- **Stored rows**

------------------------------------------------------------

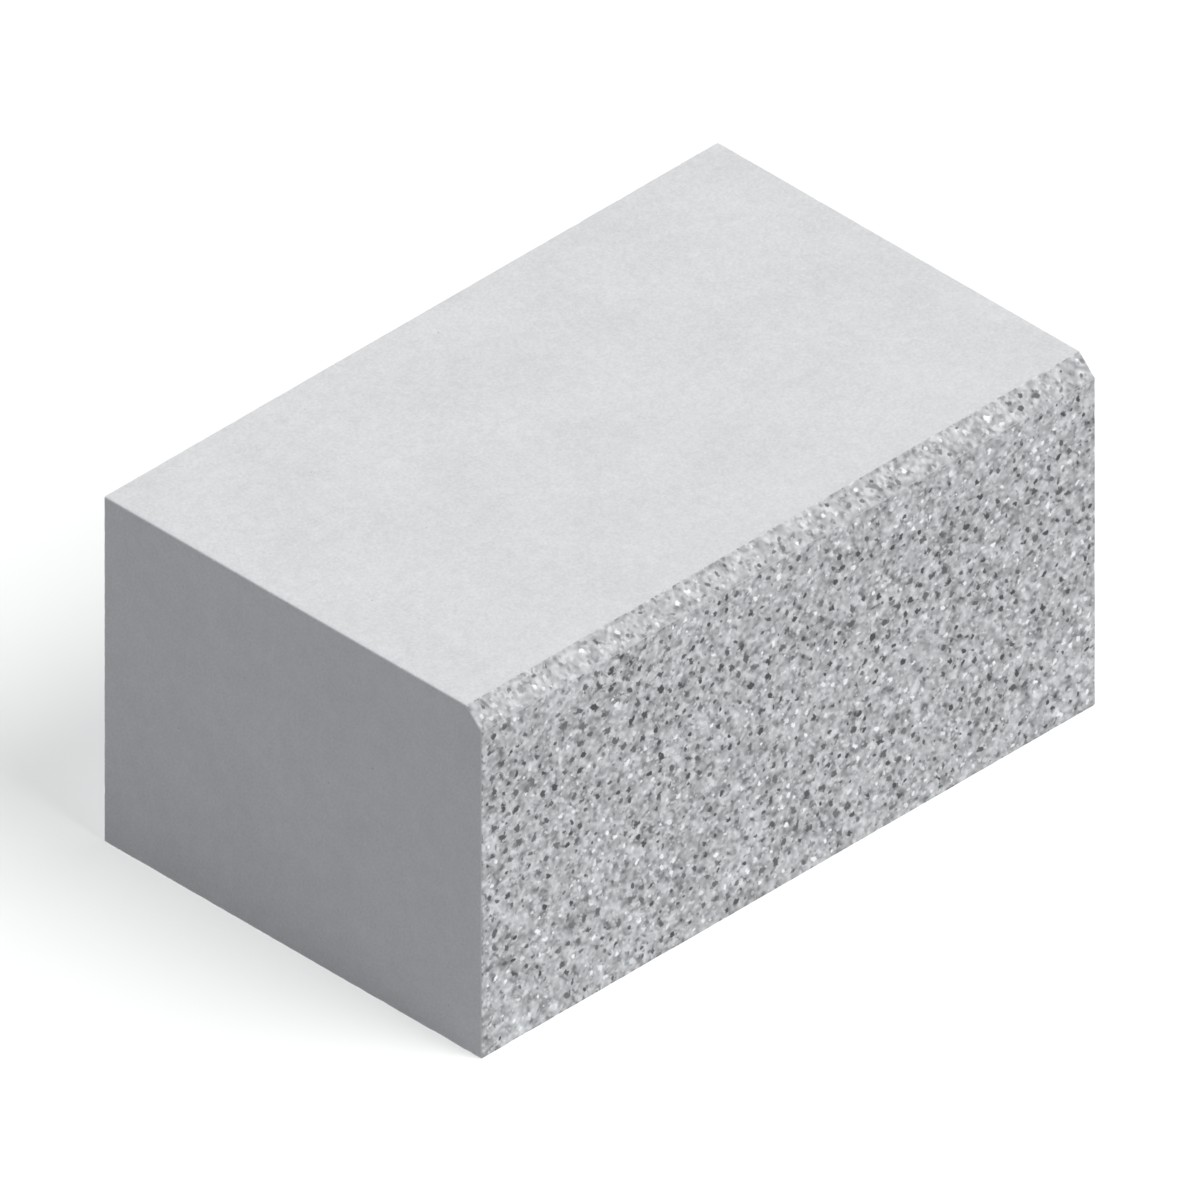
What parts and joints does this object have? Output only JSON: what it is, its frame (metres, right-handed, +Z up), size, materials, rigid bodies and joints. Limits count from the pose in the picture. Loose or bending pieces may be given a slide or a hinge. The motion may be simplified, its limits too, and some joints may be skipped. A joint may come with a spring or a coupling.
{
  "type": "concrete block",
  "caption": "Solid rectangular concrete masonry block with an exposed-aggregate front face and a chamfered top front edge.",
  "frame": {"origin": "centre of the bed face, the flat underside that rests on the mortar or the floor", "axes": "+X along the block's length; -Y out of the finished, exposed-aggregate front face, so +Y points to the plain back; +Z up"},
  "size_m": [0.39, 0.24, 0.19],
  "materials": {
    "concrete": "matte"
  },
  "bodies": {
    "root": {"concrete_block": "concrete"}
  },
  "joints": []
}
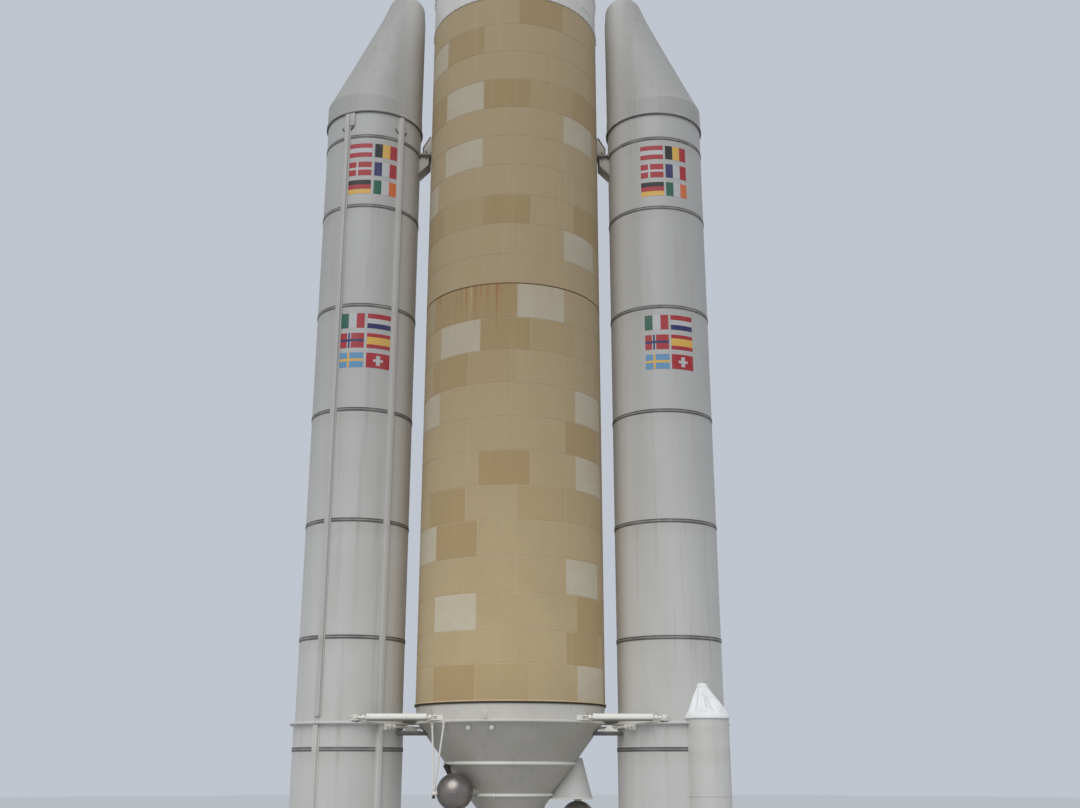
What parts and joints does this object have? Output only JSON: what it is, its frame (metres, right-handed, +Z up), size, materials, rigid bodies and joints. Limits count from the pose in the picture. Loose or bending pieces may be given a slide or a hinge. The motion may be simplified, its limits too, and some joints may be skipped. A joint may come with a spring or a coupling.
{
  "type": "half-scale display model of a space rocket with two side boosters",
  "caption": "Launcher with a tan insulated core stage, white side boosters, payload fairing, struts, thrust frame and engines on gimbals.",
  "frame": {"origin": "on the floor, midway between the two boosters and under the core stage's axis", "axes": "+Z up along the core stage, +X towards the right-hand booster as seen in the picture, -Y towards the camera"},
  "size_m": [6.53, 2.81, 26.5],
  "materials": {
    "foam_insulation": "sprayed foam tiles, tan, weathered",
    "white_paint": "satin white paint, weathered",
    "white_composite": "matt white painted laminate",
    "grey_paint": "grey-white paint, dusty",
    "sphere_metal": "dull brushed metal",
    "engine_metal": "heat-tinted bare metal",
    "bearing_rubber": "black laminated rubber"
  },
  "bodies": {
    "airframe": {"aft_ring": "white_paint", "aft_strut_front_left": "white_paint", "aft_strut_front_right": "white_paint", "aft_strut_rear_left": "white_paint", "aft_strut_rear_right": "white_paint", "booster_aft_segment_left": "white_paint", "booster_aft_segment_right": "white_paint", "booster_aft_skirt_left": "white_paint", "booster_aft_skirt_right": "white_paint", "booster_centre_segment_left": "white_paint", "booster_centre_segment_right": "white_paint", "booster_forward_segment_left": "white_paint", "booster_forward_segment_right": "white_paint", "booster_inner_duct_left": "white_paint", "booster_inner_duct_right": "white_paint", "booster_lower_casing_left": "white_paint", "booster_lower_casing_right": "white_paint", "booster_nose_left": "white_composite", "booster_nose_right": "white_composite", "booster_outer_duct_left": "white_paint", "booster_outer_duct_right": "white_paint", "booster_pod_left": "white_paint", "booster_pod_right": "white_paint", "core_tank_lower": "foam_insulation", "core_tank_upper": "foam_insulation", "diagonal_rod_left": "white_paint", "diagonal_rod_right": "white_paint", "engine_mount": "grey_paint", "equipment_bay": "white_composite", "fairing_half_back": "white_composite", "fairing_half_front": "white_composite", "front_fitting_booster_left": "grey_paint", "front_fitting_booster_right": "grey_paint", "front_fitting_core_left": "grey_paint", "front_fitting_core_right": "grey_paint", "helium_sphere_left": "sphere_metal", "helium_sphere_right": "sphere_metal", "payload_carrier": "white_composite", "sphere_arm_left": "grey_paint", "sphere_hanger_left": "white_paint", "sphere_hood_right": "white_paint", "thrust_cone_middle": "grey_paint", "thrust_cone_upper": "grey_paint"},
    "engine_cross": {"engine_gimbal_cross": "sphere_metal"},
    "engine": {"engine_bell": "engine_metal", "engine_chamber": "engine_metal", "hydrogen_exhaust_pipe": "sphere_metal", "hydrogen_turbopump": "engine_metal", "oxygen_exhaust_pipe": "sphere_metal", "oxygen_turbopump": "engine_metal"},
    "bearing_left": {"booster_bearing_left": "bearing_rubber"},
    "nozzle_left": {"booster_nozzle_left": "engine_metal"},
    "bearing_right": {"booster_bearing_right": "bearing_rubber"},
    "nozzle_right": {"booster_nozzle_right": "engine_metal"}
  },
  "joints": [
    {"name": "engine_pitch", "type": "hinge", "parent": "airframe", "child": "engine_cross", "pos_m": [0, 0, 1.875], "axis": [1, 0, 0], "range_deg": [-6, 6]},
    {"name": "engine_yaw", "type": "hinge", "parent": "engine_cross", "child": "engine", "pos_m": [0, 0, 1.875], "axis": [0, 1, 0], "range_deg": [-6, 6]},
    {"name": "nozzle_left_pitch", "type": "hinge", "parent": "airframe", "child": "bearing_left", "pos_m": [-2.34, 0, 1.5], "axis": [1, 0, 0], "range_deg": [-6, 6]},
    {"name": "nozzle_left_yaw", "type": "hinge", "parent": "bearing_left", "child": "nozzle_left", "pos_m": [-2.34, 0, 1.5], "axis": [0, 1, 0], "range_deg": [-6, 6]},
    {"name": "nozzle_right_pitch", "type": "hinge", "parent": "airframe", "child": "bearing_right", "pos_m": [2.34, 0, 1.5], "axis": [1, 0, 0], "range_deg": [-6, 6]},
    {"name": "nozzle_right_yaw", "type": "hinge", "parent": "bearing_right", "child": "nozzle_right", "pos_m": [2.34, 0, 1.5], "axis": [0, 1, 0], "range_deg": [-6, 6]}
  ]
}
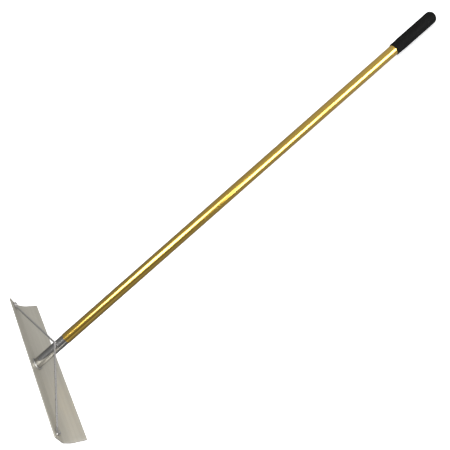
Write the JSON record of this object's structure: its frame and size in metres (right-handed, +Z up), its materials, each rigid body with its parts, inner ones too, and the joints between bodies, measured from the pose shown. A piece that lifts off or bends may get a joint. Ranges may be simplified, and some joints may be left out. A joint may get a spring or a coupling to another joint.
{
  "type": "concrete placer rake",
  "caption": "Long-handled rake with a bent aluminium blade, a bent-rod brace, a polished socket, a gold anodised tube and a black rubber grip.",
  "frame": {"origin": "on the floor under the middle of the blade's working edge, with the tool lying as it is put down, on that edge and on the grip's end", "axes": "+X along the blade, +Y from the grip towards the blade, level with the floor, +Z up, with the flange and brace on top"},
  "size_m": [0.4952, 1.4133, 0.0916],
  "materials": {
    "blade_aluminium": "mill-finish sheet, satin, faint lengthwise streaks",
    "polished_aluminium": "polished",
    "gold_anodised_tube": "gold anodised, bright drawn",
    "black_rubber": "matte, finely textured",
    "zinc_plated_steel": "zinc plated, fairly bright",
    "rivet_aluminium": "plain, satin"
  },
  "bodies": {
    "root": {"blade": "blade_aluminium", "socket": "polished_aluminium", "foot_weld": "polished_aluminium", "handle_tube": "gold_anodised_tube", "grip": "black_rubber", "brace_rod": "zinc_plated_steel", "brace_weld_front": "polished_aluminium", "brace_weld_rear": "polished_aluminium", "brace_bolt_left": "zinc_plated_steel", "brace_nut_left": "zinc_plated_steel", "brace_bolt_right": "zinc_plated_steel", "brace_nut_right": "zinc_plated_steel", "tube_rivet_front": "rivet_aluminium", "tube_rivet_rear": "rivet_aluminium"}
  },
  "joints": []
}
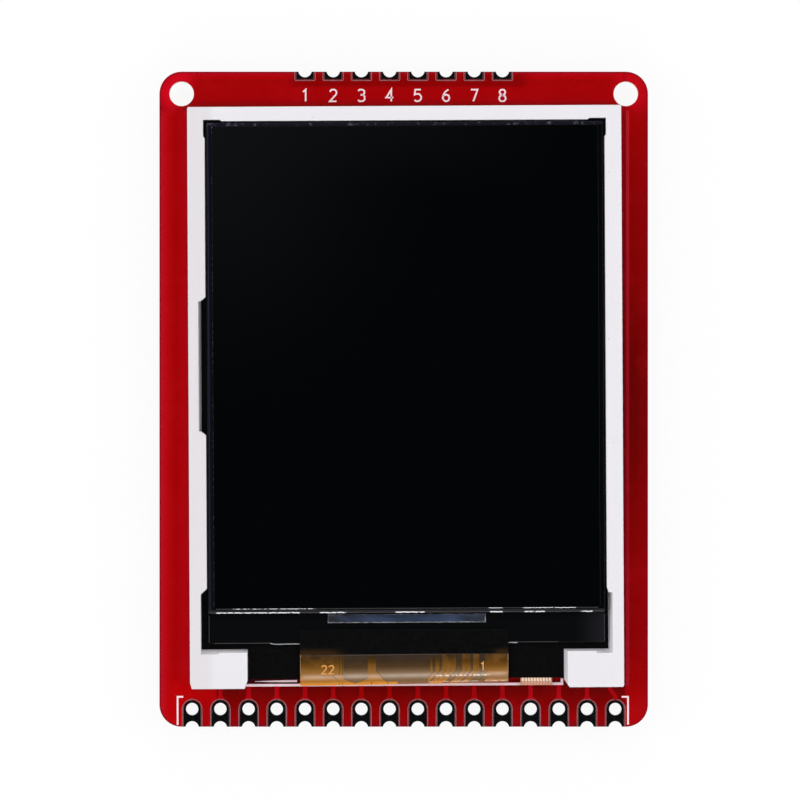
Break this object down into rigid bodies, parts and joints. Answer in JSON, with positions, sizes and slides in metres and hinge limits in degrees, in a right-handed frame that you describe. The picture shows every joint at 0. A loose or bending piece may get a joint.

------------------------------------------------------------

- **Objective**
Print out all the entries precisely as written.

- **Solved problem**
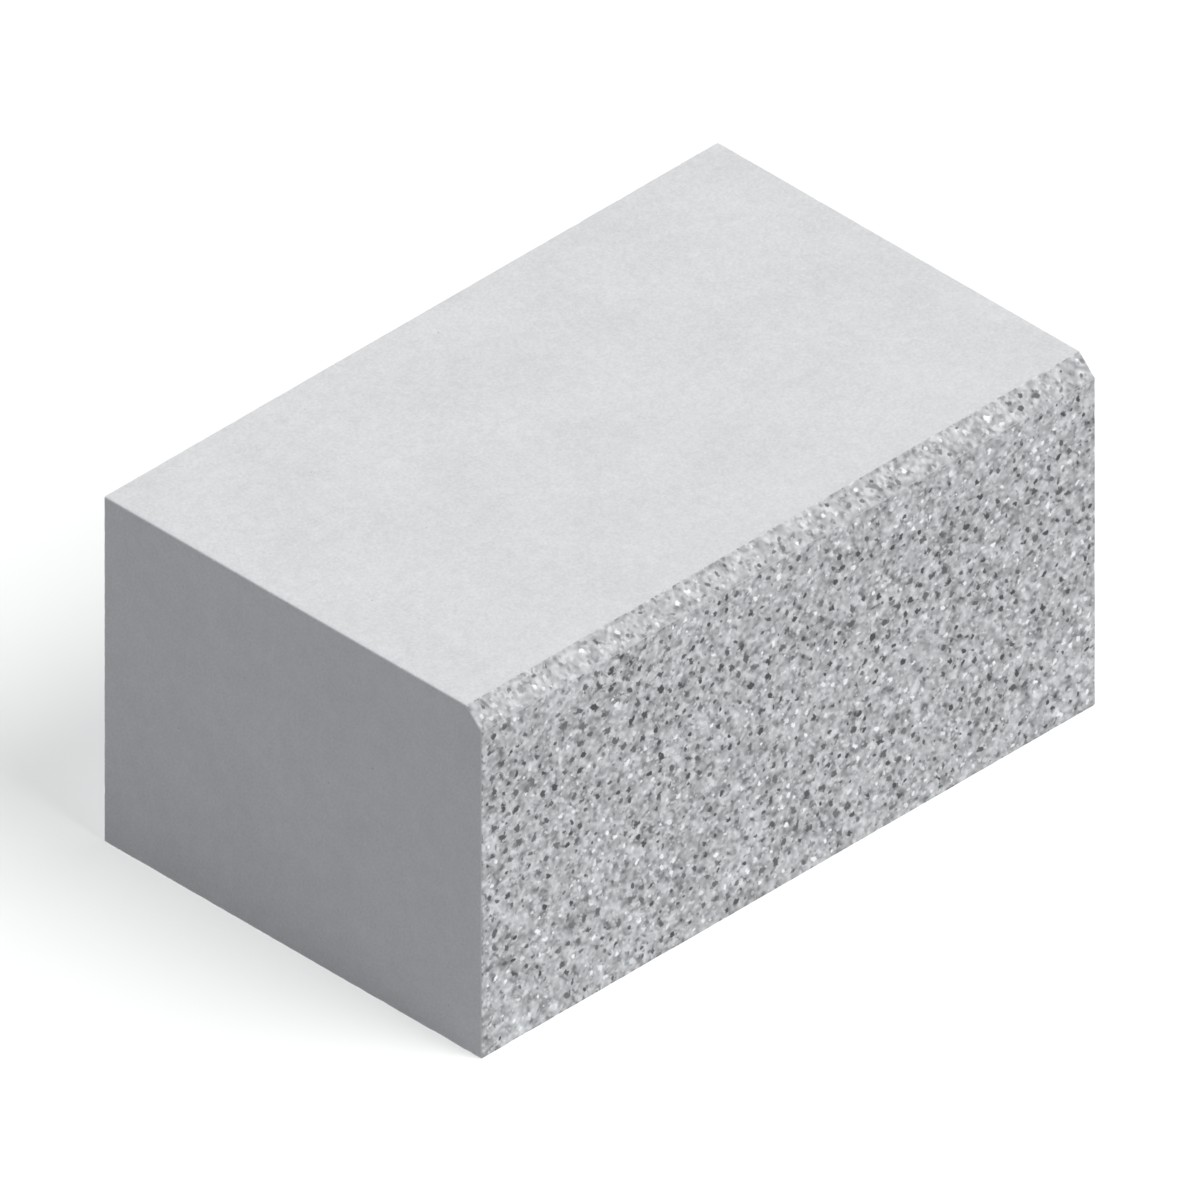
What parts and joints does this object have? Output only JSON: what it is, its frame (metres, right-handed, +Z up), size, materials, rigid bodies and joints. Limits count from the pose in the picture. Loose or bending pieces may be given a slide or a hinge. The motion may be simplified, its limits too, and some joints may be skipped. A joint may come with a spring or a coupling.
{
  "type": "concrete block",
  "caption": "Solid rectangular concrete masonry block with an exposed-aggregate front face and a chamfered top front edge.",
  "frame": {"origin": "centre of the bed face, the flat underside that rests on the mortar or the floor", "axes": "+X along the block's length; -Y out of the finished, exposed-aggregate front face, so +Y points to the plain back; +Z up"},
  "size_m": [0.39, 0.24, 0.19],
  "materials": {
    "concrete": "matte"
  },
  "bodies": {
    "root": {"concrete_block": "concrete"}
  },
  "joints": []
}
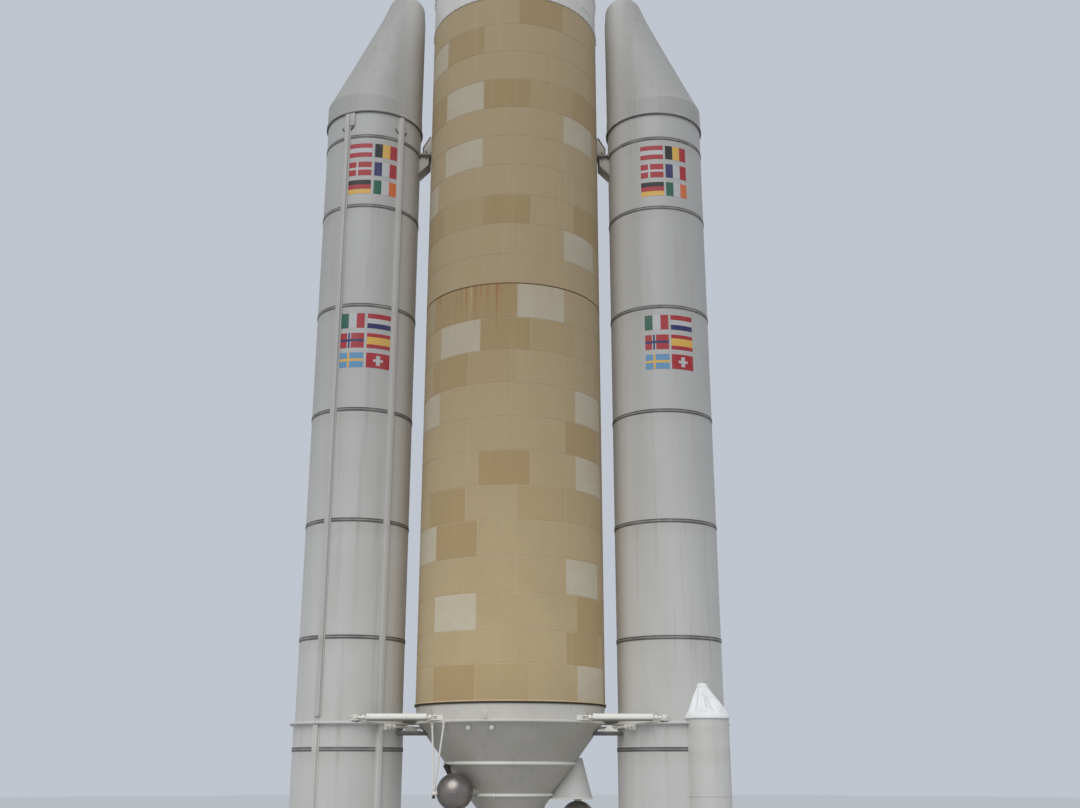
What parts and joints does this object have? Output only JSON: what it is, its frame (metres, right-handed, +Z up), size, materials, rigid bodies and joints. Limits count from the pose in the picture. Loose or bending pieces may be given a slide or a hinge. The motion may be simplified, its limits too, and some joints may be skipped. A joint may come with a spring or a coupling.
{
  "type": "half-scale display model of a space rocket with two side boosters",
  "caption": "Launcher with a tan insulated core stage, white side boosters, payload fairing, struts, thrust frame and engines on gimbals.",
  "frame": {"origin": "on the floor, midway between the two boosters and under the core stage's axis", "axes": "+Z up along the core stage, +X towards the right-hand booster as seen in the picture, -Y towards the camera"},
  "size_m": [6.53, 2.81, 26.5],
  "materials": {
    "foam_insulation": "sprayed foam tiles, tan, weathered",
    "white_paint": "satin white paint, weathered",
    "white_composite": "matt white painted laminate",
    "grey_paint": "grey-white paint, dusty",
    "sphere_metal": "dull brushed metal",
    "engine_metal": "heat-tinted bare metal",
    "bearing_rubber": "black laminated rubber"
  },
  "bodies": {
    "airframe": {"aft_ring": "white_paint", "aft_strut_front_left": "white_paint", "aft_strut_front_right": "white_paint", "aft_strut_rear_left": "white_paint", "aft_strut_rear_right": "white_paint", "booster_aft_segment_left": "white_paint", "booster_aft_segment_right": "white_paint", "booster_aft_skirt_left": "white_paint", "booster_aft_skirt_right": "white_paint", "booster_centre_segment_left": "white_paint", "booster_centre_segment_right": "white_paint", "booster_forward_segment_left": "white_paint", "booster_forward_segment_right": "white_paint", "booster_inner_duct_left": "white_paint", "booster_inner_duct_right": "white_paint", "booster_lower_casing_left": "white_paint", "booster_lower_casing_right": "white_paint", "booster_nose_left": "white_composite", "booster_nose_right": "white_composite", "booster_outer_duct_left": "white_paint", "booster_outer_duct_right": "white_paint", "booster_pod_left": "white_paint", "booster_pod_right": "white_paint", "core_tank_lower": "foam_insulation", "core_tank_upper": "foam_insulation", "diagonal_rod_left": "white_paint", "diagonal_rod_right": "white_paint", "engine_mount": "grey_paint", "equipment_bay": "white_composite", "fairing_half_back": "white_composite", "fairing_half_front": "white_composite", "front_fitting_booster_left": "grey_paint", "front_fitting_booster_right": "grey_paint", "front_fitting_core_left": "grey_paint", "front_fitting_core_right": "grey_paint", "helium_sphere_left": "sphere_metal", "helium_sphere_right": "sphere_metal", "payload_carrier": "white_composite", "sphere_arm_left": "grey_paint", "sphere_hanger_left": "white_paint", "sphere_hood_right": "white_paint", "thrust_cone_middle": "grey_paint", "thrust_cone_upper": "grey_paint"},
    "engine_cross": {"engine_gimbal_cross": "sphere_metal"},
    "engine": {"engine_bell": "engine_metal", "engine_chamber": "engine_metal", "hydrogen_exhaust_pipe": "sphere_metal", "hydrogen_turbopump": "engine_metal", "oxygen_exhaust_pipe": "sphere_metal", "oxygen_turbopump": "engine_metal"},
    "bearing_left": {"booster_bearing_left": "bearing_rubber"},
    "nozzle_left": {"booster_nozzle_left": "engine_metal"},
    "bearing_right": {"booster_bearing_right": "bearing_rubber"},
    "nozzle_right": {"booster_nozzle_right": "engine_metal"}
  },
  "joints": [
    {"name": "engine_pitch", "type": "hinge", "parent": "airframe", "child": "engine_cross", "pos_m": [0, 0, 1.875], "axis": [1, 0, 0], "range_deg": [-6, 6]},
    {"name": "engine_yaw", "type": "hinge", "parent": "engine_cross", "child": "engine", "pos_m": [0, 0, 1.875], "axis": [0, 1, 0], "range_deg": [-6, 6]},
    {"name": "nozzle_left_pitch", "type": "hinge", "parent": "airframe", "child": "bearing_left", "pos_m": [-2.34, 0, 1.5], "axis": [1, 0, 0], "range_deg": [-6, 6]},
    {"name": "nozzle_left_yaw", "type": "hinge", "parent": "bearing_left", "child": "nozzle_left", "pos_m": [-2.34, 0, 1.5], "axis": [0, 1, 0], "range_deg": [-6, 6]},
    {"name": "nozzle_right_pitch", "type": "hinge", "parent": "airframe", "child": "bearing_right", "pos_m": [2.34, 0, 1.5], "axis": [1, 0, 0], "range_deg": [-6, 6]},
    {"name": "nozzle_right_yaw", "type": "hinge", "parent": "bearing_right", "child": "nozzle_right", "pos_m": [2.34, 0, 1.5], "axis": [0, 1, 0], "range_deg": [-6, 6]}
  ]
}
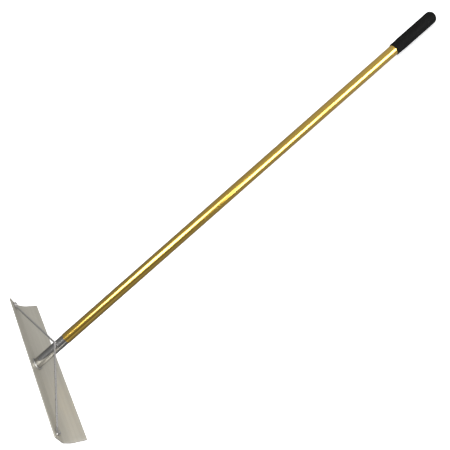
Write the JSON record of this object's structure: its frame and size in metres (right-handed, +Z up), its materials, each rigid body with its parts, inner ones too, and the joints between bodies, measured from the pose shown. A piece that lifts off or bends may get a joint. Ranges may be simplified, and some joints may be left out. A joint may get a spring or a coupling to another joint.
{
  "type": "concrete placer rake",
  "caption": "Long-handled rake with a bent aluminium blade, a bent-rod brace, a polished socket, a gold anodised tube and a black rubber grip.",
  "frame": {"origin": "on the floor under the middle of the blade's working edge, with the tool lying as it is put down, on that edge and on the grip's end", "axes": "+X along the blade, +Y from the grip towards the blade, level with the floor, +Z up, with the flange and brace on top"},
  "size_m": [0.4952, 1.4133, 0.0916],
  "materials": {
    "blade_aluminium": "mill-finish sheet, satin, faint lengthwise streaks",
    "polished_aluminium": "polished",
    "gold_anodised_tube": "gold anodised, bright drawn",
    "black_rubber": "matte, finely textured",
    "zinc_plated_steel": "zinc plated, fairly bright",
    "rivet_aluminium": "plain, satin"
  },
  "bodies": {
    "root": {"blade": "blade_aluminium", "socket": "polished_aluminium", "foot_weld": "polished_aluminium", "handle_tube": "gold_anodised_tube", "grip": "black_rubber", "brace_rod": "zinc_plated_steel", "brace_weld_front": "polished_aluminium", "brace_weld_rear": "polished_aluminium", "brace_bolt_left": "zinc_plated_steel", "brace_nut_left": "zinc_plated_steel", "brace_bolt_right": "zinc_plated_steel", "brace_nut_right": "zinc_plated_steel", "tube_rivet_front": "rivet_aluminium", "tube_rivet_rear": "rivet_aluminium"}
  },
  "joints": []
}
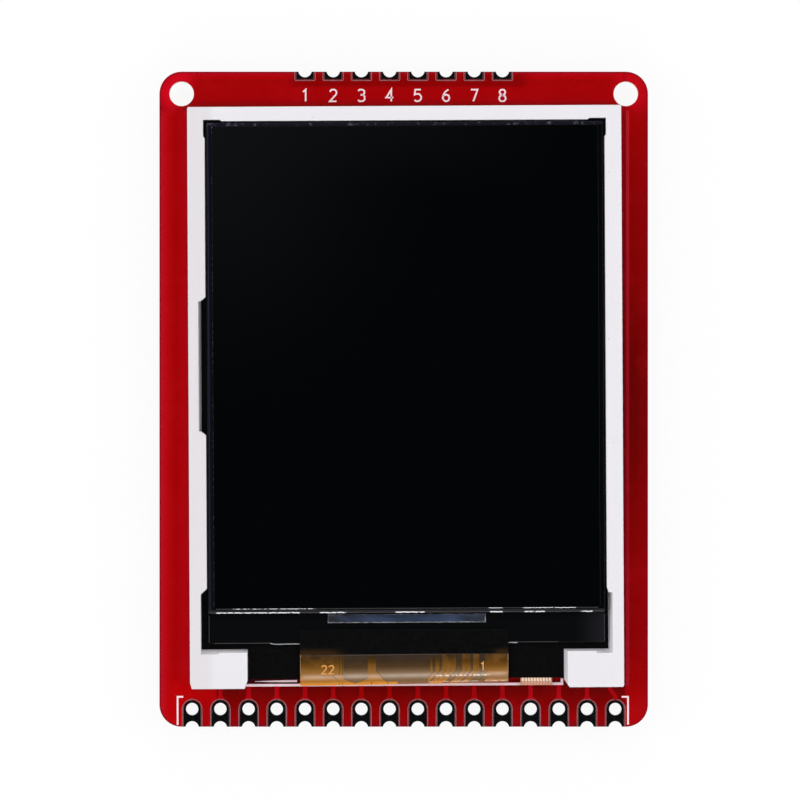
Break this object down into rigid bodies, parts and joints. Answer in JSON, with positions, sizes and slides in metres and hinge limits in degrees, in a right-handed frame that you describe. The picture shows every joint at 0. A loose or bending piece may get a joint.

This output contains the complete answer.